Lessons from the Lotus

So after 11 months of eating lotus root—since China cooks and serves it many different ways in every province I’ve been to—I learned just last night that there is a very special meaning behind the lotus flower.  My Chinese roommate, Nancy, started explaining it to me, so I did some of my own research this afternoon. “The lotus flower starts as a small flower down at the bottom of a pond in the mud and muck. It slowly grows up towards the water’s surface continually moving towards the light. Once it comes to the surface of the water the lotus flower begins to blossom and turn into a beautiful flower.” My roommate’s explanation was similar, talking of the mud this flower begins in, and how incredible it is that it rises above the water so pure, clean, and beautiful. Its life begins in a less-than-ideal, even harsh, environment, one full of mud and mire; but it pushes through the mud until it breaks through the surface of the water a stunningly beautiful flower. As Nancy explained to me, and as I read more online today about “the lotus flower, bringing beauty and light from the murky darkness at the bottom of the pond,” I instantly pictured my time here in China. Although I was sent here to bring this “beauty and light,” I instead felt covered with mud for most of my time here. I spent so much time being selfish, having a pity party, wishing I could leave, even questioning my faith… I hated who I was becoming, as I felt like the mud of the world and my own selfishness were killing me inside. And yet, somehow—clearly by no effort of my own—I kept being lifted further up, gradually feeling some of the mud falling off of me. And although I do not claim to be a beautiful lotus flower now, nor have I ever felt hat way… I was reminded that God sees me that way. Even when I am the most covered in mud, not having the victory I would like and expect to see in my life, He still sees me as a pure, stunning lotus flower—a flower that He is growing further and further away from the mud, closer and closer to the surface of the water and the Son. And God’s role in all of this… leads me into the next part of this lotus flower description.

After the actual ‘flower’ background, Nancy then explained that the seeds of the lotus root, which live in the very center of all the petals, have another meaning all together. Apparently the name of the seeds in Chinese is pronounced the same as the Chinese phrase that describes parents really loving their children and wanting the best for them.  So there again, I was reminded how much God loves me—just as a parent loves his/her child with that ‘parent love,’ which I know I can’t yet fully grasp. I picture parents who, although their children are quite faulted, see only how good-looking, talented, and wonderful they are. These parents are able, and sometimes even unable not to, see past all their children’s faults and struggles because their love is so deep. But on an even deeper level than this ‘parent love,’ God’s love, through the blood of Jesus, washes away all of that ‘mud’ from His children completely… so much so that He doesn’t even see it covering His lotus flowers. Yes, He lets us go through murky, muddy water at times… but that is only because He loves us and wants His best for us. We may not understand why we have to be at the bottom of the pond, but He always does. So regardless of where we are in the pond—bottom, middle, or top—we are still lotus flowers… and He has created us to be beauty amidst ashes, light in the darkness, spectacular flowers inside a muddy pond. :)

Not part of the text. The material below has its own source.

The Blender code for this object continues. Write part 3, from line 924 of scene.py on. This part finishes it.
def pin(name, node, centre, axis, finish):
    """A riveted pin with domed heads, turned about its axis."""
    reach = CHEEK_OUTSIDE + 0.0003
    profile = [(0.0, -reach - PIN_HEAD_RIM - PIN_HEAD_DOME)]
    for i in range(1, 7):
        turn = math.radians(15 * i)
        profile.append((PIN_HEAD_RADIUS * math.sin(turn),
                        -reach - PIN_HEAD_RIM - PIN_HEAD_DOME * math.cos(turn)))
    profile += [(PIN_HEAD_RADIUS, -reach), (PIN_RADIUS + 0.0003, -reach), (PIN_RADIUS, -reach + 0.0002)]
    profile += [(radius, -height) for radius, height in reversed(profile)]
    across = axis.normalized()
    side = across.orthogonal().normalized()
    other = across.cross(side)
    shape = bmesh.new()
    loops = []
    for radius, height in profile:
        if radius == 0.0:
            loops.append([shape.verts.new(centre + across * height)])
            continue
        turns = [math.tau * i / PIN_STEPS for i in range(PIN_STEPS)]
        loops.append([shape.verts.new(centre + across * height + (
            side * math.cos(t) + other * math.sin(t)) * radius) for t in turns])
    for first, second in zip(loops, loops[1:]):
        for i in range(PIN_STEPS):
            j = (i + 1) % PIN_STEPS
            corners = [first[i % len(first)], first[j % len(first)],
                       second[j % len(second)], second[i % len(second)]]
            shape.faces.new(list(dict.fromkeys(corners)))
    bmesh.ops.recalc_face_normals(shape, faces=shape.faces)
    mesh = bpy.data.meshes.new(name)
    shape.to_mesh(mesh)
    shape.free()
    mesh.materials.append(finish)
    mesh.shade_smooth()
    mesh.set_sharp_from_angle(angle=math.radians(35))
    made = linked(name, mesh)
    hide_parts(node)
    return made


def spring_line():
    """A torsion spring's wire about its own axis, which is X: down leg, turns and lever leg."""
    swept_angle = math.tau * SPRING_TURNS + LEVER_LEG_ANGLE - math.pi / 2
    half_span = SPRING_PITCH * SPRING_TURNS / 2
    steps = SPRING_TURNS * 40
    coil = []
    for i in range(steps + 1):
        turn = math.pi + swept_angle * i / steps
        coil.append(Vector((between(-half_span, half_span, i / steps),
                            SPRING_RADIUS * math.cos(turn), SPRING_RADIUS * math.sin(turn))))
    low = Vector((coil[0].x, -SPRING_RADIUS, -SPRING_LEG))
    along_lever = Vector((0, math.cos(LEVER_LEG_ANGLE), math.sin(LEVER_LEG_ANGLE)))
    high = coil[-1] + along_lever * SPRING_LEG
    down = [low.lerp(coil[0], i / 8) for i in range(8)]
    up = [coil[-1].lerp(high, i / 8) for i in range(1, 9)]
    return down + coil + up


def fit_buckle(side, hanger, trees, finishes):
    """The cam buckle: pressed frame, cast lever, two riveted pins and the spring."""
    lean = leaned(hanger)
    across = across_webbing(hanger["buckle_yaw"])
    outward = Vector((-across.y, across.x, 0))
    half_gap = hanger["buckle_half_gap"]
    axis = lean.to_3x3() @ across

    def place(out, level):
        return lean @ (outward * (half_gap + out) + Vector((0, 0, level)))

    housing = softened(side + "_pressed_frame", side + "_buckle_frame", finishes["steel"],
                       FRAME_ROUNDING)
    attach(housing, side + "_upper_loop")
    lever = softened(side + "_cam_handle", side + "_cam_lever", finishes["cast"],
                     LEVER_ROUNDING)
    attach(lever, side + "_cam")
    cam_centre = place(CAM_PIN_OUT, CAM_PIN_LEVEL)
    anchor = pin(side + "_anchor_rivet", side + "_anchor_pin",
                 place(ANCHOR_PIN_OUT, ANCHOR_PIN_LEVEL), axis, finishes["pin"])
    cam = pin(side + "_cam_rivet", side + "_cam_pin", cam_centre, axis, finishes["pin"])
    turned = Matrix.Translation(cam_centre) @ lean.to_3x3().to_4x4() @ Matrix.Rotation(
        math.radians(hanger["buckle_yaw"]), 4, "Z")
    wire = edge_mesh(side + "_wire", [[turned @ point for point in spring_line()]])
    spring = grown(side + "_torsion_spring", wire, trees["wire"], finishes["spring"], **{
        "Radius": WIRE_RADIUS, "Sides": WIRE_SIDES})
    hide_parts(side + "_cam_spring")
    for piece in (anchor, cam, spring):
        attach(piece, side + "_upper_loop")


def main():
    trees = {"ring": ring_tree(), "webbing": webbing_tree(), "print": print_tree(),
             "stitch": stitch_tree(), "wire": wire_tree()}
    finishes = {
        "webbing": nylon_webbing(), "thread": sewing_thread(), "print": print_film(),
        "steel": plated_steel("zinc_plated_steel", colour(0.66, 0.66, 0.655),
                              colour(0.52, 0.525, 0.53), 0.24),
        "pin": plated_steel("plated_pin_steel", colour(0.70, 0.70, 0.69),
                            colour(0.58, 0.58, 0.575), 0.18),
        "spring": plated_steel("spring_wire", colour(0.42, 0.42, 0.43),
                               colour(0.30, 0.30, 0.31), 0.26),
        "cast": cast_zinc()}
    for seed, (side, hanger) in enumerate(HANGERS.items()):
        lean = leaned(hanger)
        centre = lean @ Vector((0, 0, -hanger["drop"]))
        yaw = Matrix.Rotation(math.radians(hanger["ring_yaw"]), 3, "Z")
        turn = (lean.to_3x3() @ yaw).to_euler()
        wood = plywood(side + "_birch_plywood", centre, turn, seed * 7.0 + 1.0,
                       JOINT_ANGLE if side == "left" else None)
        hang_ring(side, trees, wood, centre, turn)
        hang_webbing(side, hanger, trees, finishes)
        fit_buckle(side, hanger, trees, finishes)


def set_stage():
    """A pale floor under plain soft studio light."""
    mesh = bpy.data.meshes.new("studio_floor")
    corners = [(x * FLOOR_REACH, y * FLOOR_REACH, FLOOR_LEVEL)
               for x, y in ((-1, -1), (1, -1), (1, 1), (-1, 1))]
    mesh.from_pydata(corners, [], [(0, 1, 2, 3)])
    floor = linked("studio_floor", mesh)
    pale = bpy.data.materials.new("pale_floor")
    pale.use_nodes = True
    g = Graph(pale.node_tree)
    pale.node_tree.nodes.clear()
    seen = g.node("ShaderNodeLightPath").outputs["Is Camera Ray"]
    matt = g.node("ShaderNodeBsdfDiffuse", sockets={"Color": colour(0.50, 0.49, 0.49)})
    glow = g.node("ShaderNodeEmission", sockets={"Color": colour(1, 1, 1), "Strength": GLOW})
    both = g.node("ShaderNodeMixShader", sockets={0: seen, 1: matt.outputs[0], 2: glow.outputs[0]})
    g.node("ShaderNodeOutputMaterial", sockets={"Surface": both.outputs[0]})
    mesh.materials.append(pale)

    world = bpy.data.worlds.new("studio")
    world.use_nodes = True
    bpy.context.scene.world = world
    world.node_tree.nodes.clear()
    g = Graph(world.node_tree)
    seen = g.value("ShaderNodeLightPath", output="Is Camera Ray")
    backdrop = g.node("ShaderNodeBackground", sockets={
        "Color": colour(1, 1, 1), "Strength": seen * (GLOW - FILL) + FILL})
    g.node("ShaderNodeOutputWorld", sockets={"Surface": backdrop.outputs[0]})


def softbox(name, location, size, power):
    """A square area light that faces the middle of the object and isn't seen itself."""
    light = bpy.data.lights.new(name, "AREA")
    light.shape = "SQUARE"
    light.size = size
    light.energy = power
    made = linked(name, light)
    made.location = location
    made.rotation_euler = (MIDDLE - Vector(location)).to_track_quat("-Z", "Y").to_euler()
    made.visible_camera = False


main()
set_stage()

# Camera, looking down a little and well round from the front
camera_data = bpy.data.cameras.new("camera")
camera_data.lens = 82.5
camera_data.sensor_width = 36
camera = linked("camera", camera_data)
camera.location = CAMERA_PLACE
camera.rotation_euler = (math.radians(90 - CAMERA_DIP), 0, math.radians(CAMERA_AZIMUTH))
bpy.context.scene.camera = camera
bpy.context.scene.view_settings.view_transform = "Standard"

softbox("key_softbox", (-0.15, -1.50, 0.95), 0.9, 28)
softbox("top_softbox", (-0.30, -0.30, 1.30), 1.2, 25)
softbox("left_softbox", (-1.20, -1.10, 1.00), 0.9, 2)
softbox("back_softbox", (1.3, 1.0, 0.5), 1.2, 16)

The last part of the lotus flower that Nancy explained to me is the leaves. She said that the round shape of the leaves is supposed to represent family and togetherness. These leaves also have medicinal value that can be compared to the healing nature that being with family can bring. My time in China has really shown me how critical this analogy of the leaves is in my life. This year was the first time I was really away from family—my physical family, as well as the family of believers—and this sort of isolation, although I was always surrounded by people, was incredibly hard for me. God reminded me that, although He is ultimately enough to meet all of our needs, He has also created us to live life together as brothers and sisters in Christ—and to really need this support from each other.  

So basically, I—at 25 years old—have finally decided upon my favorite flower. I love the striking metaphor of the lotus flower and am so grateful for the life-changing reminders it brings. No matter how muddy the water is and the flower feels… He still sees, and is carrying up, up, and up… His beautiful lotus flower.